Exercise materials »
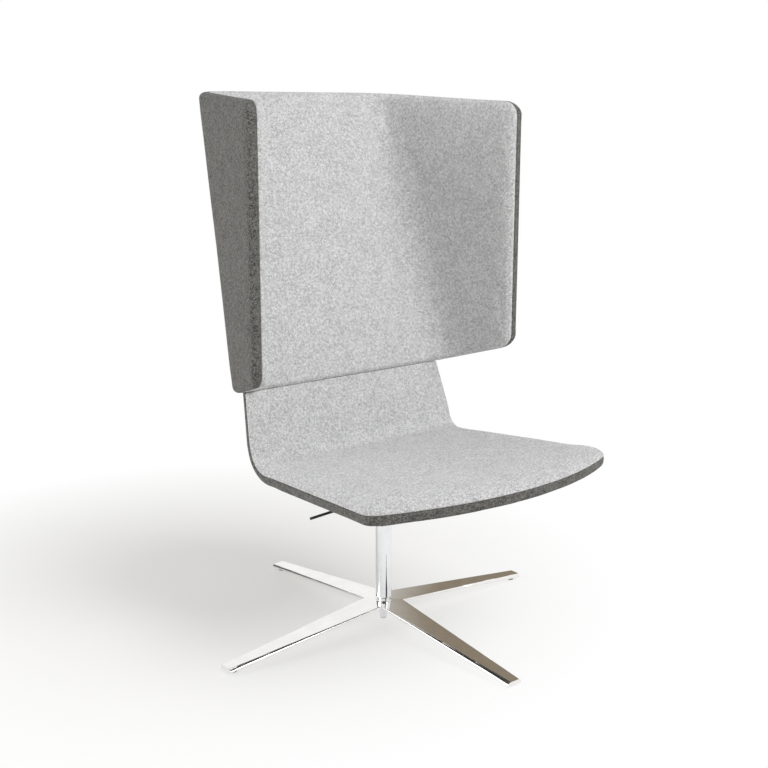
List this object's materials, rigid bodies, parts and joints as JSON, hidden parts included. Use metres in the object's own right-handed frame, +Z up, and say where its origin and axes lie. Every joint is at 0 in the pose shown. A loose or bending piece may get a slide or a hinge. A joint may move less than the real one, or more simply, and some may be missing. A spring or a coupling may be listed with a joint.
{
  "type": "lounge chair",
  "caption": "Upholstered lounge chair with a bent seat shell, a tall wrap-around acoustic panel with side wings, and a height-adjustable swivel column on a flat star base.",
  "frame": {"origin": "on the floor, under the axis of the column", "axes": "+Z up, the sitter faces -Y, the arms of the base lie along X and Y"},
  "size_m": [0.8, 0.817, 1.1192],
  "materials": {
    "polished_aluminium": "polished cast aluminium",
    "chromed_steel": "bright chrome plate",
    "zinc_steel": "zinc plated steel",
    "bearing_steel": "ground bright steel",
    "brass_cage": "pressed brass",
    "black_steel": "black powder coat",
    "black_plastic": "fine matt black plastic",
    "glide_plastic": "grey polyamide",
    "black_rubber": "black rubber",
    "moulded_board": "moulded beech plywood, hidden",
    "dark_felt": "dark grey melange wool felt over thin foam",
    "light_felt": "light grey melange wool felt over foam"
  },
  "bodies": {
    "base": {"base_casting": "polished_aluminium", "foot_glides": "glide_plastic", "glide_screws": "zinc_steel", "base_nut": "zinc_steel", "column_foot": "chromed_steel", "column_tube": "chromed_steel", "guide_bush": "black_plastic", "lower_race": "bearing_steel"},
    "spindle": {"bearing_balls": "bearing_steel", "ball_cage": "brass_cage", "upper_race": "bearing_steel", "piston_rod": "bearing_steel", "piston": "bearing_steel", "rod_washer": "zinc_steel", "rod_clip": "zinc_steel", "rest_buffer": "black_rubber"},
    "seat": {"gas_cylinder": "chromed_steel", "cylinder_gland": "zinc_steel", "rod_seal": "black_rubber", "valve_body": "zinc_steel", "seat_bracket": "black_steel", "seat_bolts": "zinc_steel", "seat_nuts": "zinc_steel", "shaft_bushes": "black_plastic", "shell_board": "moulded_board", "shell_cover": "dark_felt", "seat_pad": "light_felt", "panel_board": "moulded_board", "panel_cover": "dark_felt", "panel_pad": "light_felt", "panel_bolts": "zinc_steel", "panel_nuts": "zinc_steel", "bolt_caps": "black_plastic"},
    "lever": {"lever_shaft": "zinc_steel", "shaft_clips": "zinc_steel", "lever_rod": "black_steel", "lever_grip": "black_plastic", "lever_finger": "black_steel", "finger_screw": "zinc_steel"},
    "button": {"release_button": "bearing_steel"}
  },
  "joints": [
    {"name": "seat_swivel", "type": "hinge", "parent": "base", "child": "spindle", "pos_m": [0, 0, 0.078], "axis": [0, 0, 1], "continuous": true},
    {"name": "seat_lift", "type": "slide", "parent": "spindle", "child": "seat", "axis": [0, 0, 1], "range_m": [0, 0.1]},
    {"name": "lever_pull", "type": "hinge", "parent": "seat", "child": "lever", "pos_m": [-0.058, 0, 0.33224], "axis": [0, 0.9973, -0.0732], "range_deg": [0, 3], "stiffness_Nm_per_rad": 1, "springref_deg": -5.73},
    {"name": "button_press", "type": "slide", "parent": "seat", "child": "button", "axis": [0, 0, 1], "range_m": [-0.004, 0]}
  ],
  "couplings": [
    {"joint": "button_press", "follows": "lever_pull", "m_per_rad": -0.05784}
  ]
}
---
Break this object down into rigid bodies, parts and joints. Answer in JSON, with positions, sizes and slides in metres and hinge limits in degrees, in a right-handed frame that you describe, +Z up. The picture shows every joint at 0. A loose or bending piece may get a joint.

Exercise goal » In the entries above, identify every line with the word "rigid". Copy those lines.

Exercise answer »
List this object's materials, rigid bodies, parts and joints as JSON, hidden parts included. Use metres in the object's own right-handed frame, +Z up, and say where its origin and axes lie. Every joint is at 0 in the pose shown. A loose or bending piece may get a slide or a hinge. A joint may move less than the real one, or more simply, and some may be missing. A spring or a coupling may be listed with a joint.
Break this object down into rigid bodies, parts and joints. Answer in JSON, with positions, sizes and slides in metres and hinge limits in degrees, in a right-handed frame that you describe, +Z up. The picture shows every joint at 0. A loose or bending piece may get a joint.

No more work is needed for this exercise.